En defensa de esa identidad de las patrias, pueblos y naciones queda el soberanismo, el patriotismo y la recuperación del espíritu sobre la materia. El retorno a la fuente de la libertad, base de la justicia y la soberanía, recupera nuestras raíces ancestrales, que determinan básicamente saber quiénes somos, de dónde venimos y hacia dónde vamos como hombres con valores y dignidad.
En este combate no son pocos los que se resisten al modelo globalista y a su ilusoria naturaleza buenista, pero tal vez no los suficientes. Debemos evitar caer en un discurso populista donde la mayoría de las veces detrás del mismo no hay nada más que vacío. No bastan las buenas intenciones ya que el camino al infierno está asfaltado de ellas.
El enemigo es poderoso y es necesario conocerlo y respetar su capacidad para poder derrotarlo. Detrás de los globalistas, que ya no se ocultan, sino que se muestran descaradamente, están las elites financieras, económicas y políticas dominantes. Todas ellas se muestran vestidas de progresismo con todas sus variantes ideológicas complementarias: ecologismo, feminismo, antirracismo, antifascismo, y demás etiquetas de puro constructio, con el fin de acabar con la soberanía de los Estados nacionales. Su sueño es reemplazarlos finalmente por una entidad supranacional con el objetivo de terminar con la auténtica voluntad democrática de sus miembros, sustituyéndolos por un aparato de burócratas y tecnócratas que por la fuerza de los hechos velarán, a su criterio, por nuestro bienestar.
Es un conflicto verdaderamente terrible, desolador y de consecuencias imprevisibles que puso de manifiesto sus propias las contradicciones. Hemos vivido en carne propia el fracaso de las políticas supranacionales de la Unión Europea con la crisis migratoria sin control y la pandemia. Hay que mezclar las cartas y darlas de nuevo.

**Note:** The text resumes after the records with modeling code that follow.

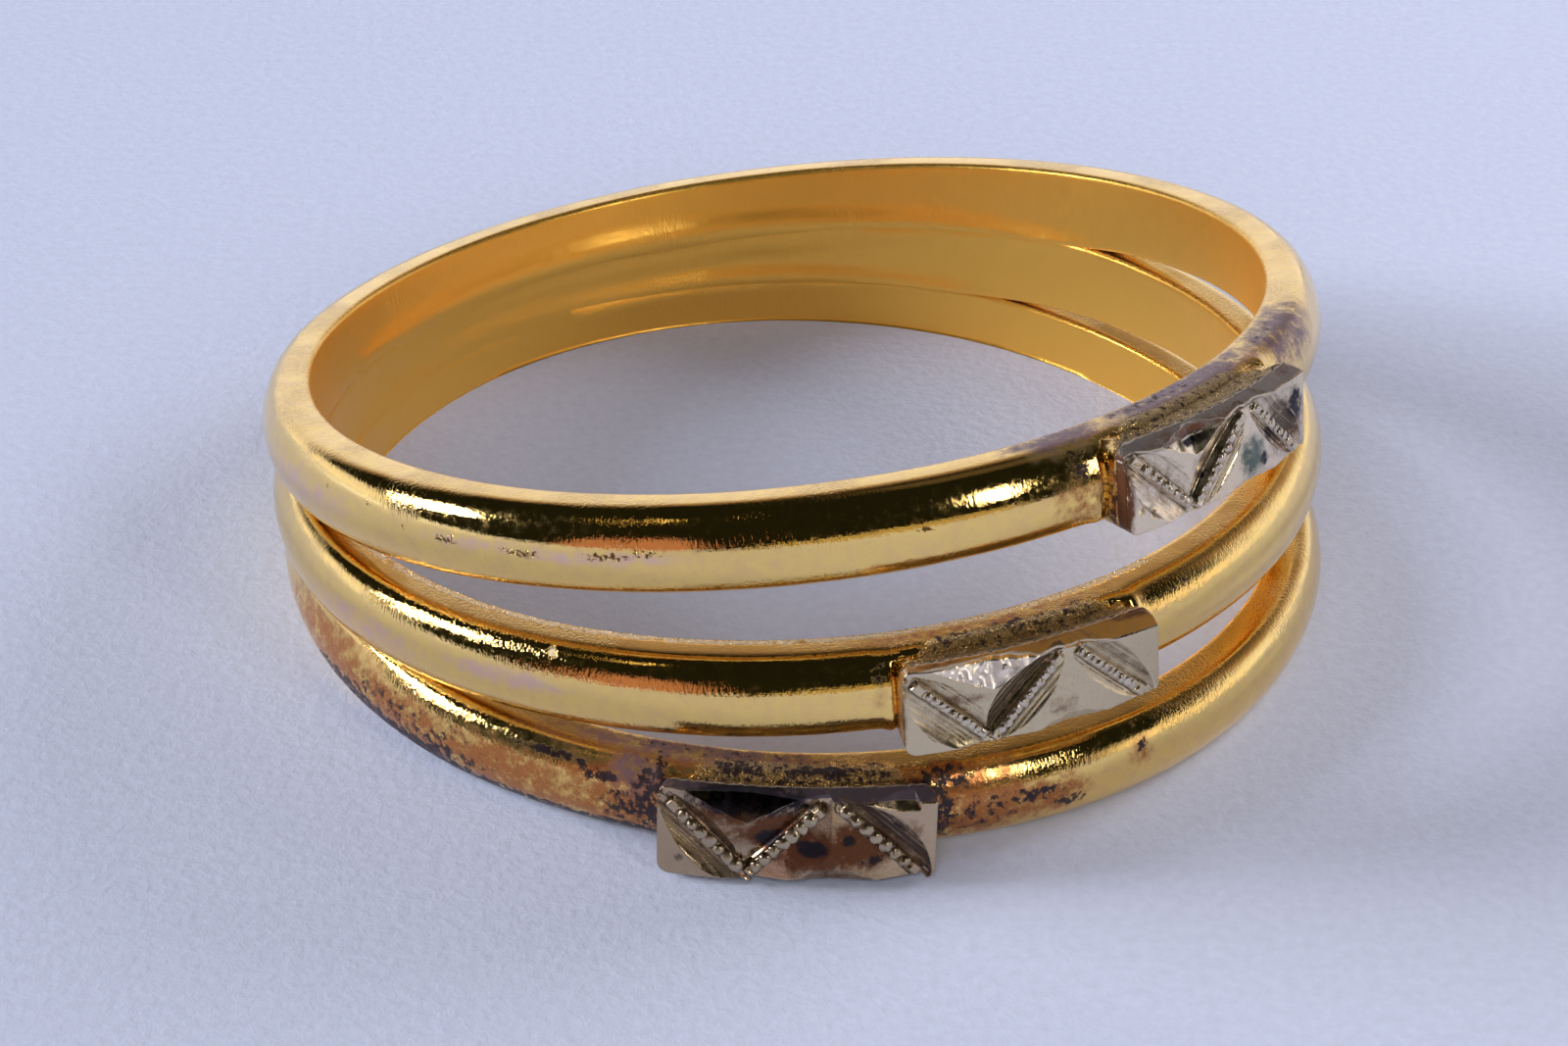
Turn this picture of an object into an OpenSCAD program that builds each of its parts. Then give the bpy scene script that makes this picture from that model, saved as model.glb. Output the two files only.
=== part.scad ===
// A worn gold fan ring. Three half-round yellow-gold bands are soldered together at the back of the
// finger and fan apart at the front. Each band carries a white-gold plate with a cut zigzag pattern.
// The ring lies on its side on the plane z = 0, on the worn underside of its lowest band.

/* [Bands] */
// Inside diameter of every band
bore_d = 17.2; // [15.6:0.1:21]
// Width of a band along the finger
band_w = 1.5; // [1.3:0.05:1.8]
// Thickness of a band at its flat side faces
side_t = 0.63; // [0.5:0.01:0.75]
// Thickness of a band at the crown of its dome
crown_t = 0.95; // [0.85:0.01:1.1]

/* [Fan] */
// Angle between the lower and the middle band
lower_fan = 5; // [3:0.5:7]
// Angle between the middle and the upper band
upper_fan = 6.5; // [4:0.5:8]
// Angle by which the lower band is worn narrower towards the back
wear_tilt = 1.75; // [1:0.25:1.75]

/* [Plates] */
// Length of a plate round the band
plate_l = 4.6; // [4:0.1:5]
// Height of the lower plate, across the band
lower_h = 1.62; // [1.5:0.02:1.64]
// Height of the middle and the upper plate
plate_h = 1.52; // [1.5:0.02:1.64]
// Thickness of a plate
plate_t = 0.3; // [0.25:0.01:0.4]
// How far a plate's face stands out from the crown of its band
plate_rise = 0.6; // [0.5:0.05:0.8]
// Radius of a plate's corners
plate_corner = 0.22; // [0.1:0.02:0.4]

/* [Cut pattern] */
// Depth of the grooves on either side of a beaded ridge
groove_depth = 0.16; // [0.08:0.01:0.2]
// Width of a groove at the plate's face
groove_w = 0.38; // [0.2:0.02:0.42]
// Distance from a ridge's middle to a groove's middle
groove_off = 0.28; // [0.27:0.01:0.32]
// Number of beads on a ridge
beads = 8; // [5:1:10]
// Radius of a bead
bead_r = 0.07; // [0.05:0.005:0.075]

/* [Hidden] */
$fn = 96;

// Clearance between a plate and its seat, filled by solder on the real ring
joint_gap = 0.02;
bore_r = bore_d / 2;
crown_r = bore_r + crown_t;
face_r = crown_r + plate_rise;
seat_r = face_r - plate_t - joint_gap;
seat_root_r = bore_r + 0.5;
hinge_r = bore_r + side_t;
dome_r = (pow(band_w / 2, 2) + pow(crown_t - side_t, 2)) / (2 * (crown_t - side_t));

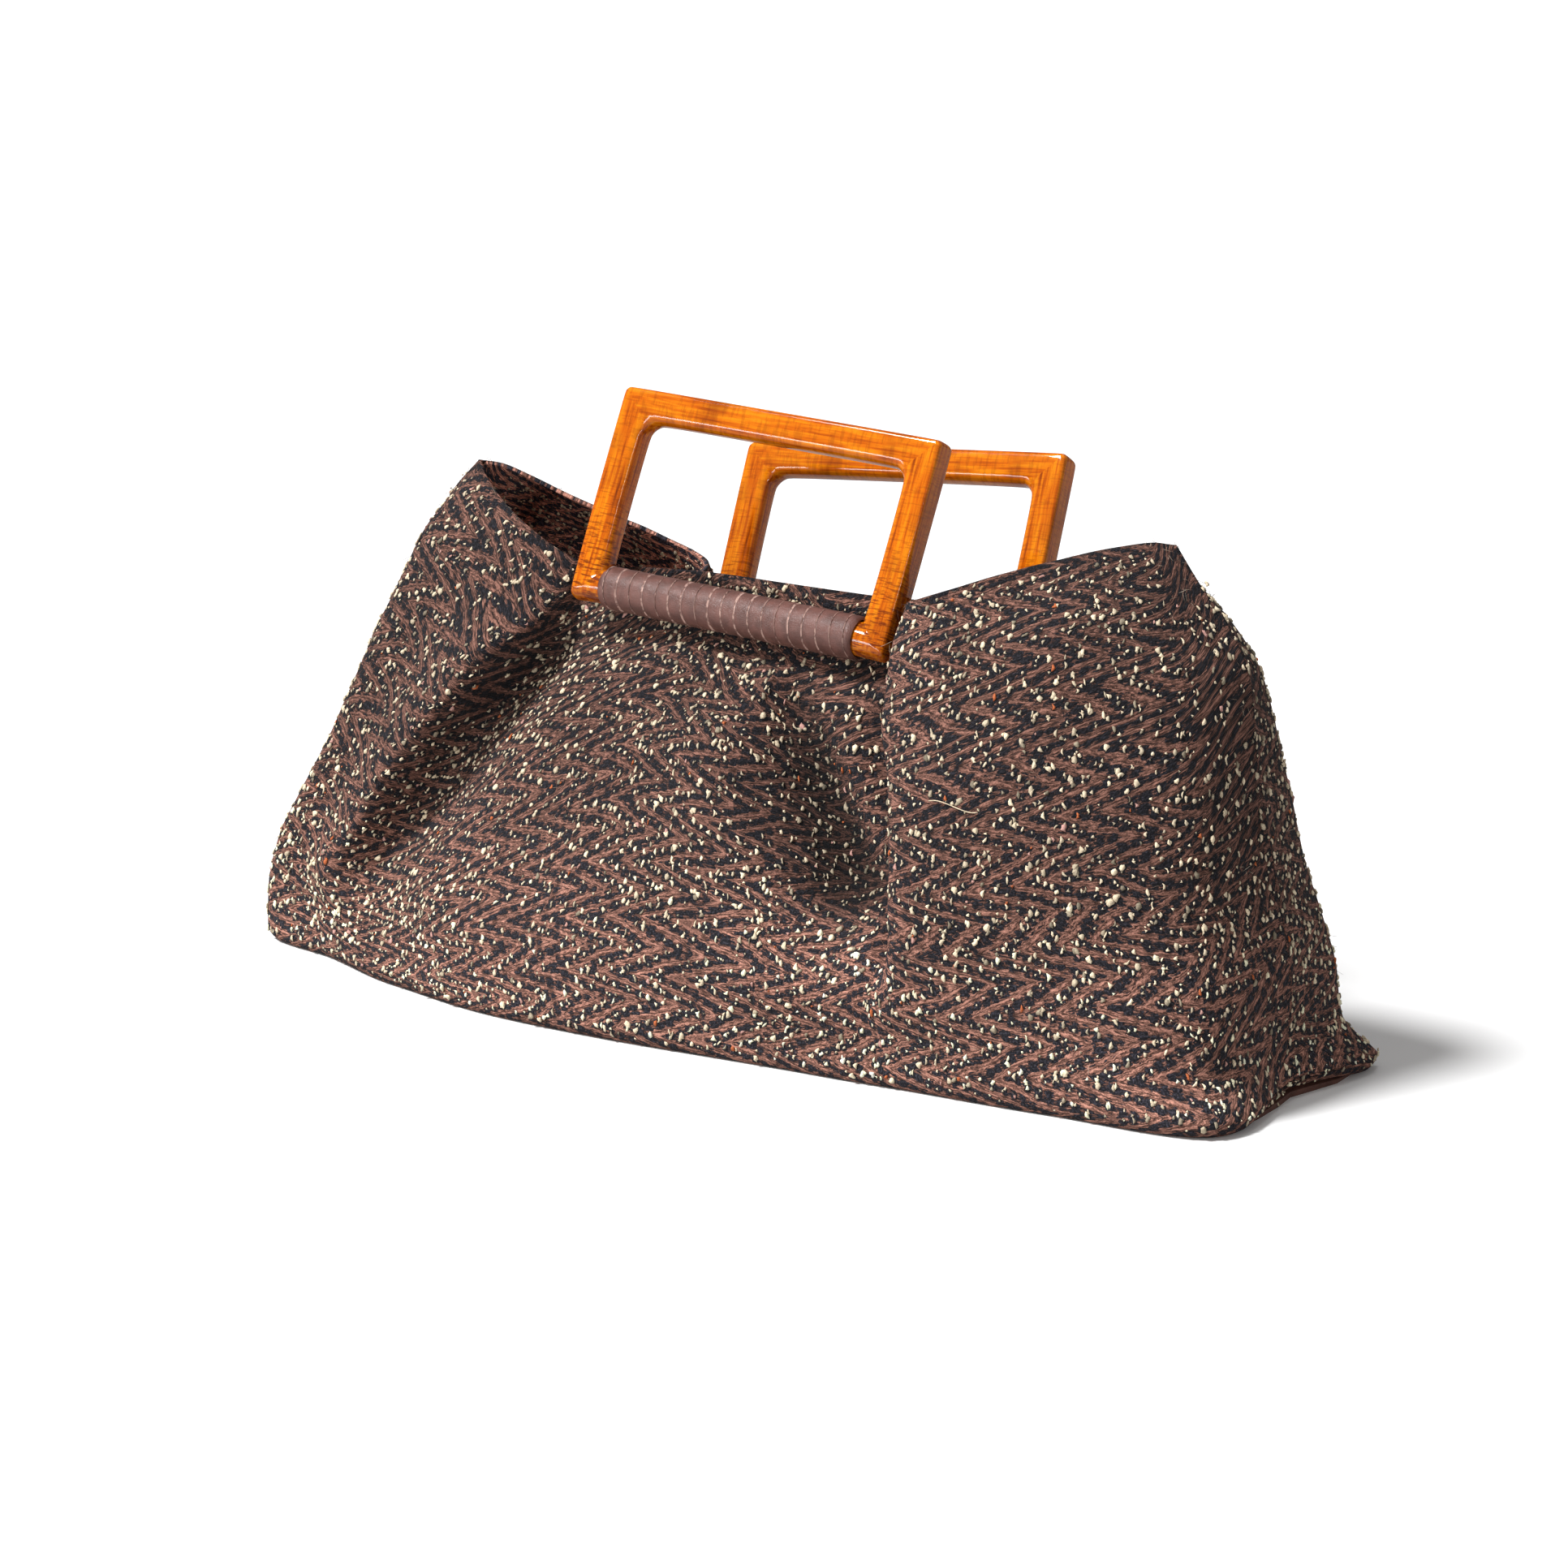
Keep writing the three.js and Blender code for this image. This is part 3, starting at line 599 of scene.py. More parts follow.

Soberanismo no es populismo. El populismo es un instrumento que busca un consenso manipulable y cambiante según la necesidad de quienes lo ostenten. El auténtico soberanismo, el patriotismo, tiene un objetivo claro y preciso: el resguardo de la identidad y la independencia y libertad como fin, ante el discurso uniforme del pensamiento políticamente correcto.
Estamos en una guerra cultural que va más allá de lo ideológico, económico, político y militar. Es una guerra de civilización con trincheras definidas por una tecnodictadura que pretende imponer agendas que solo interesan a las elites más oscuras, en contra de auténticos intereses y necesidades nacionales y populares.
Ahí estamos inmersos, al otro lado, con el lodo hasta las rodillas, tal vez con poca munición, pero con la moral alta en la lucha de las Naciones Libres y Soberanas ante la amenaza real de los poderes globalistas de lo políticamente correcto. Lo importante es mantenernos firmes y mirar a nuestro alrededor porque tenemos aliados con los cuales compartimos objetivos en común: lo sagrado, nuestra tierra y ancestros, y nuestro hogar. El combate acaba de comenzar.